# START OF Input for this task
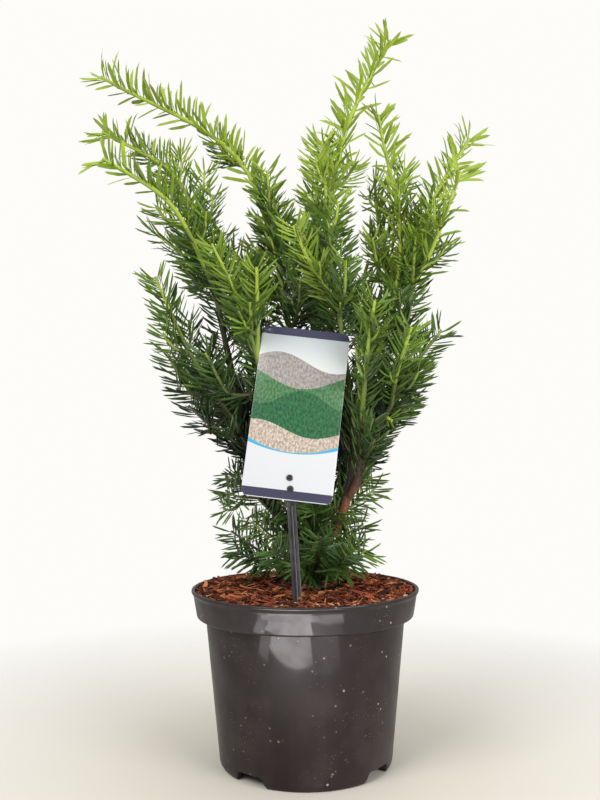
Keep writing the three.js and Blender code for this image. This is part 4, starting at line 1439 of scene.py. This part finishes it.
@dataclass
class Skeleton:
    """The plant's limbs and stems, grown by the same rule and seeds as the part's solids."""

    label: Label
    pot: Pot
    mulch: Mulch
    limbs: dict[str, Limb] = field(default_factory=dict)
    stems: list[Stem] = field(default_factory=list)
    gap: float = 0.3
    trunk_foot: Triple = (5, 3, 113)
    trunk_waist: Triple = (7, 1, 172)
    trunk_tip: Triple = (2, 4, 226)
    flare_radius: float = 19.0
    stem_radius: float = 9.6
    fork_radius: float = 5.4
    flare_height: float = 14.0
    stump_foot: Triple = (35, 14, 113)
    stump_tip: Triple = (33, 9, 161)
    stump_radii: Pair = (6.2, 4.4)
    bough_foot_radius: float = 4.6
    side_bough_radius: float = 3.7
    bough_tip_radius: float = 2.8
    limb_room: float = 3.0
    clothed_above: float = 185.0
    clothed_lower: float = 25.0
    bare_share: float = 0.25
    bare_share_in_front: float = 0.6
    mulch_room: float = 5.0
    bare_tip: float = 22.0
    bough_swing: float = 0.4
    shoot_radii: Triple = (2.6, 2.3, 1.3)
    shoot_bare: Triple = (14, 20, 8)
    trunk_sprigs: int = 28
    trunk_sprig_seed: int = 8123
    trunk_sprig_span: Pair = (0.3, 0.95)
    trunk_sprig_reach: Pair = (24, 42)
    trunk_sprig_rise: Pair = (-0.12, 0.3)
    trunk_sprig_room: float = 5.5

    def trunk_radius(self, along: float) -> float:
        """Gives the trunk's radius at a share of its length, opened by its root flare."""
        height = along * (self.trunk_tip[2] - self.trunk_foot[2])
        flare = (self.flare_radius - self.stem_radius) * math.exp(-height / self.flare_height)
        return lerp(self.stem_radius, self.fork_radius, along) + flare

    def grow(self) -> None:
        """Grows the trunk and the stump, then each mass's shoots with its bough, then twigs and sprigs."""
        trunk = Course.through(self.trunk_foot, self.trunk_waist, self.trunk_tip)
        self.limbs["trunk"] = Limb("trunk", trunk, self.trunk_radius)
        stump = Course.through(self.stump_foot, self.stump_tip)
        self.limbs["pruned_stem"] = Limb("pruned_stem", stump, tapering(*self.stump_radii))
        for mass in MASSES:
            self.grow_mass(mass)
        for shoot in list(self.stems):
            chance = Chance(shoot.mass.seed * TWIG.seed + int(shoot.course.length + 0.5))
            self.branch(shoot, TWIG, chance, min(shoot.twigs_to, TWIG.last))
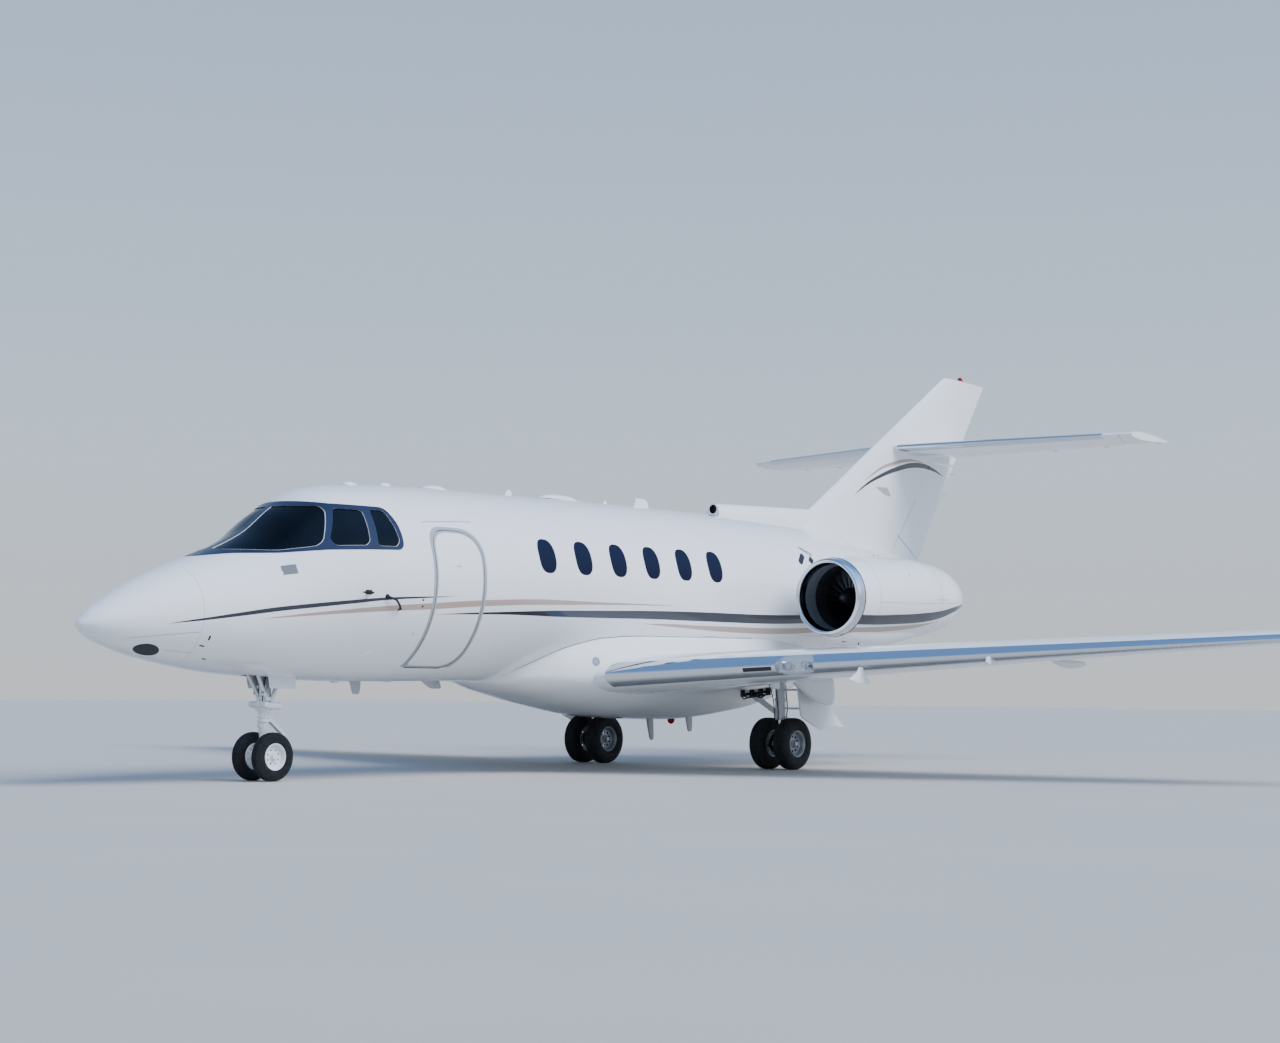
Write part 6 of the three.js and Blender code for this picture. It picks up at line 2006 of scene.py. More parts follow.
# END OF Input for this task
*Task brief*:
Return the entries in full, keeping every line exactly as it is.

*Complete response*:
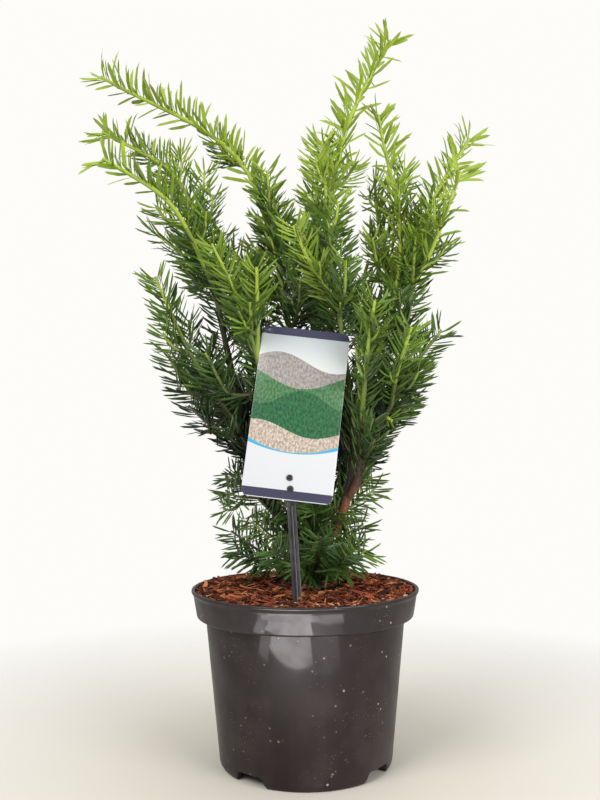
Keep writing the three.js and Blender code for this image. This is part 4, starting at line 1439 of scene.py. This part finishes it.
@dataclass
class Skeleton:
    """The plant's limbs and stems, grown by the same rule and seeds as the part's solids."""

    label: Label
    pot: Pot
    mulch: Mulch
    limbs: dict[str, Limb] = field(default_factory=dict)
    stems: list[Stem] = field(default_factory=list)
    gap: float = 0.3
    trunk_foot: Triple = (5, 3, 113)
    trunk_waist: Triple = (7, 1, 172)
    trunk_tip: Triple = (2, 4, 226)
    flare_radius: float = 19.0
    stem_radius: float = 9.6
    fork_radius: float = 5.4
    flare_height: float = 14.0
    stump_foot: Triple = (35, 14, 113)
    stump_tip: Triple = (33, 9, 161)
    stump_radii: Pair = (6.2, 4.4)
    bough_foot_radius: float = 4.6
    side_bough_radius: float = 3.7
    bough_tip_radius: float = 2.8
    limb_room: float = 3.0
    clothed_above: float = 185.0
    clothed_lower: float = 25.0
    bare_share: float = 0.25
    bare_share_in_front: float = 0.6
    mulch_room: float = 5.0
    bare_tip: float = 22.0
    bough_swing: float = 0.4
    shoot_radii: Triple = (2.6, 2.3, 1.3)
    shoot_bare: Triple = (14, 20, 8)
    trunk_sprigs: int = 28
    trunk_sprig_seed: int = 8123
    trunk_sprig_span: Pair = (0.3, 0.95)
    trunk_sprig_reach: Pair = (24, 42)
    trunk_sprig_rise: Pair = (-0.12, 0.3)
    trunk_sprig_room: float = 5.5

    def trunk_radius(self, along: float) -> float:
        """Gives the trunk's radius at a share of its length, opened by its root flare."""
        height = along * (self.trunk_tip[2] - self.trunk_foot[2])
        flare = (self.flare_radius - self.stem_radius) * math.exp(-height / self.flare_height)
        return lerp(self.stem_radius, self.fork_radius, along) + flare

    def grow(self) -> None:
        """Grows the trunk and the stump, then each mass's shoots with its bough, then twigs and sprigs."""
        trunk = Course.through(self.trunk_foot, self.trunk_waist, self.trunk_tip)
        self.limbs["trunk"] = Limb("trunk", trunk, self.trunk_radius)
        stump = Course.through(self.stump_foot, self.stump_tip)
        self.limbs["pruned_stem"] = Limb("pruned_stem", stump, tapering(*self.stump_radii))
        for mass in MASSES:
            self.grow_mass(mass)
        for shoot in list(self.stems):
            chance = Chance(shoot.mass.seed * TWIG.seed + int(shoot.course.length + 0.5))
            self.branch(shoot, TWIG, chance, min(shoot.twigs_to, TWIG.last))
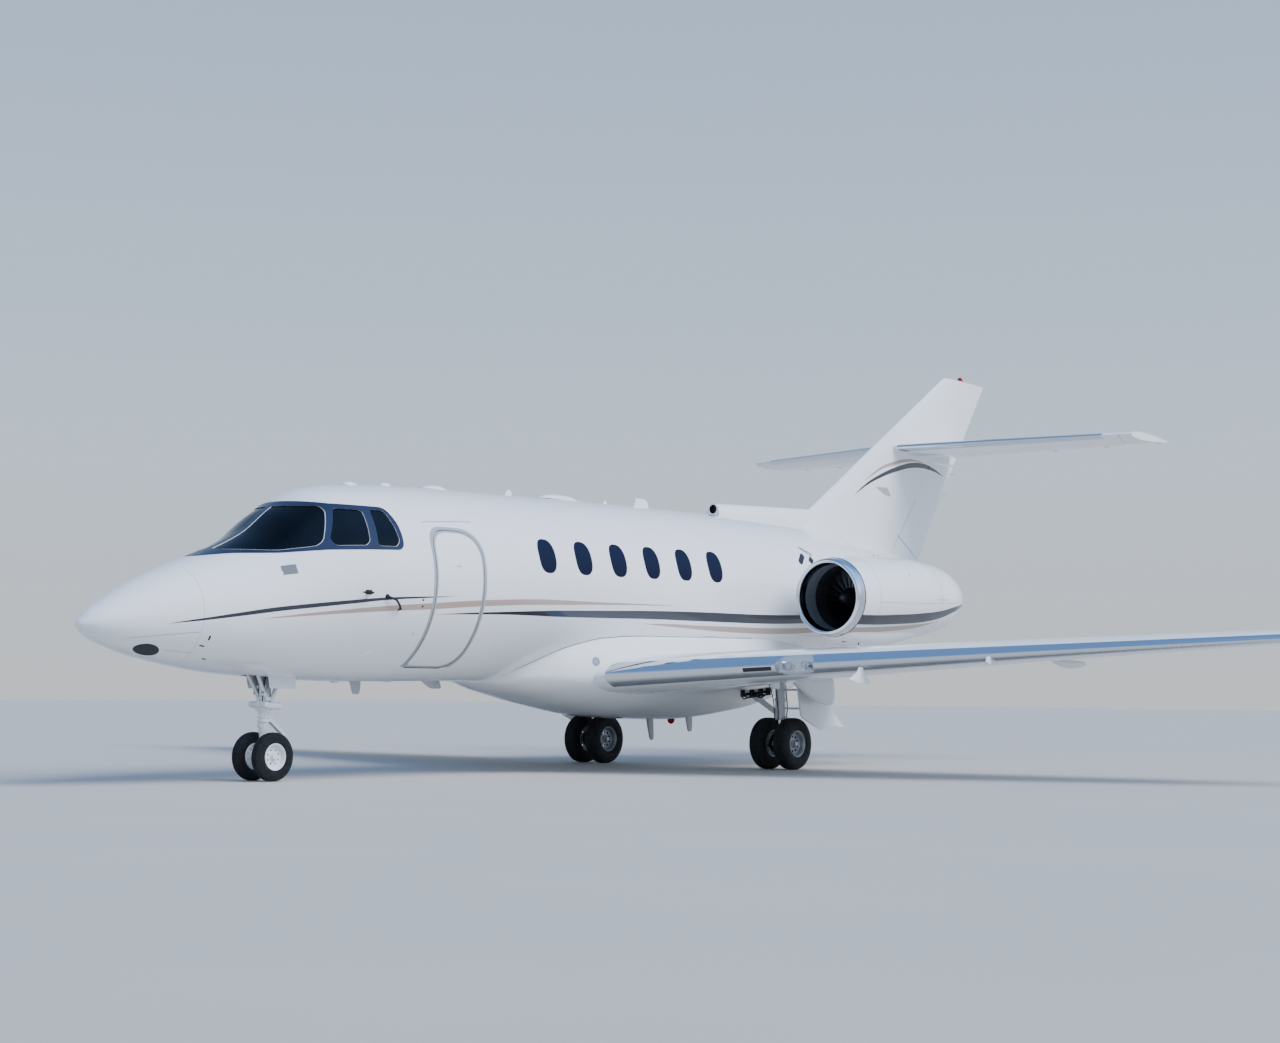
Write part 6 of the three.js and Blender code for this picture. It picks up at line 2006 of scene.py. More parts follow.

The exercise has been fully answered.